You are using the version with pessimistic gap set to true. As the name suggests, and as other comments make clear, this can leave large gaps.

It does not look like a bug.

pps83 commented 1 year ago

Ah, so, simdgroupsimple_ringbuf is the same as simdgroupsimple except that it has that pessimistic gap in the middle?

lemire commented 1 year ago

@pps83 No. But just wait I am preparing a PR.

lemire commented 1 year ago

Please see https://github.com/lemire/FastPFor/pull/101

We change just turn off the pessimistic gap feature. It will slow down construction a bit. That's what I propose doing.

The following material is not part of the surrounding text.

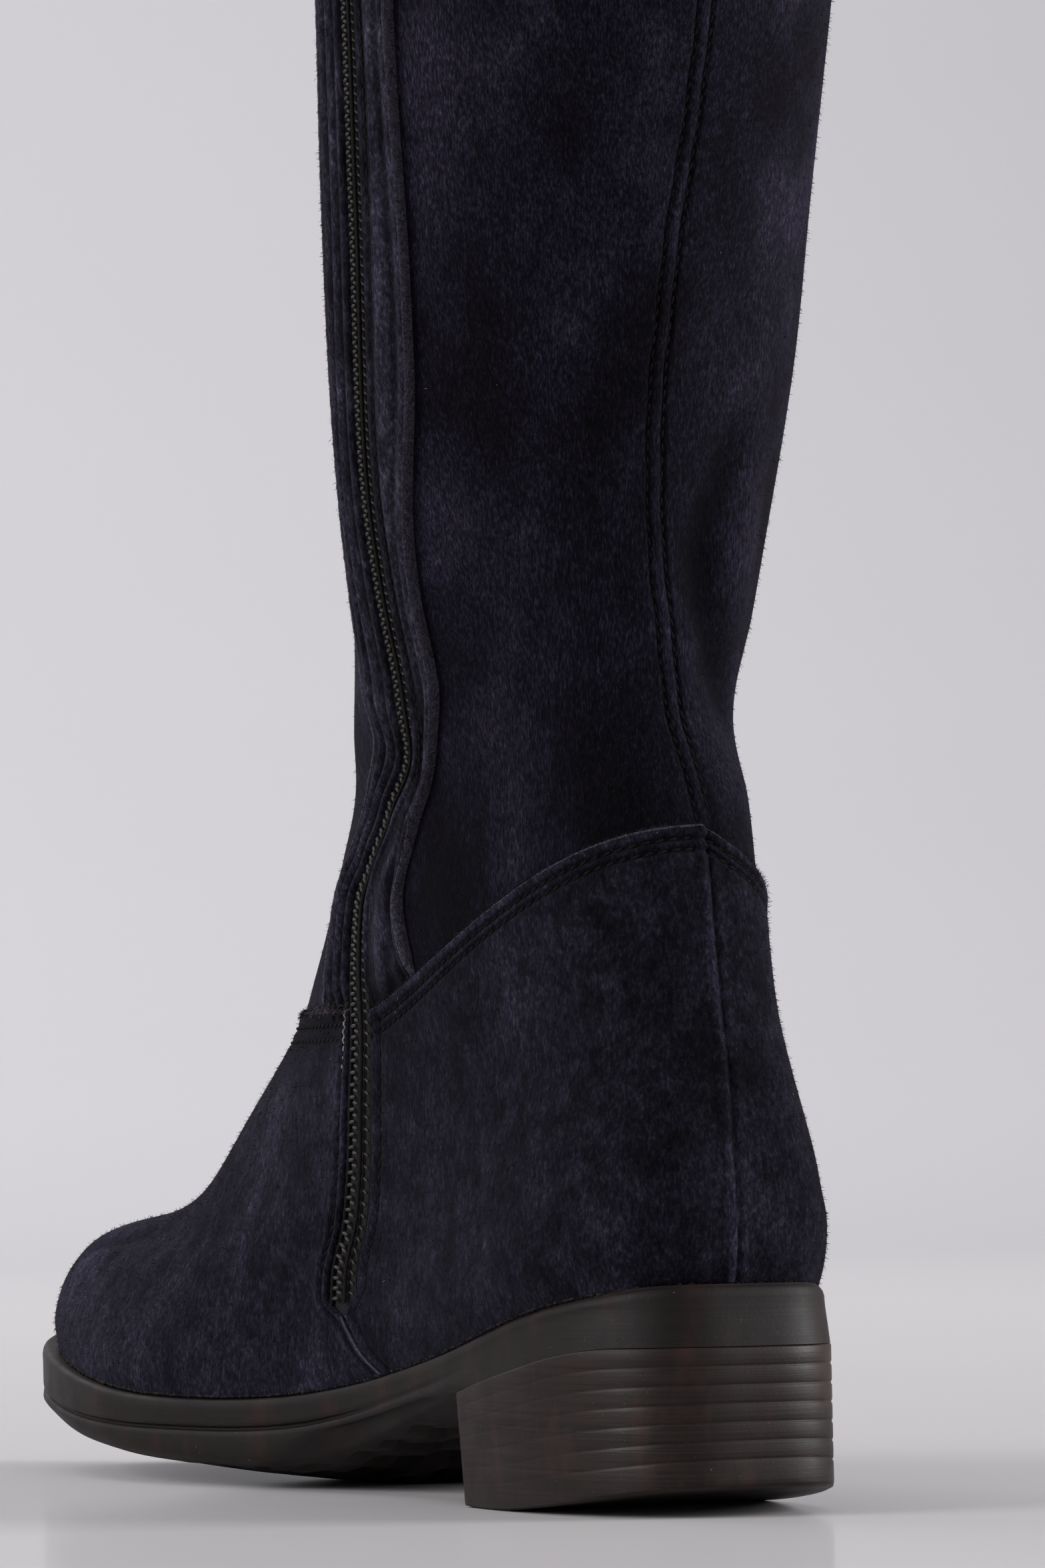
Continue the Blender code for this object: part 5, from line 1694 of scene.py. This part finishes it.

pps83 commented 1 year ago

I pulled your PR locally to verify. I still get one case with a one byte gap in simdgroupsimple when I use 100 instead of 1000 to fill input buffer.

lemire commented 1 year ago

I still get one case with a one byte gap in simdgroupsimple when I use 100 instead of 1000 to fill input buffer.

Thanks for the review. Please consider producing a pull request to trim the byte in question.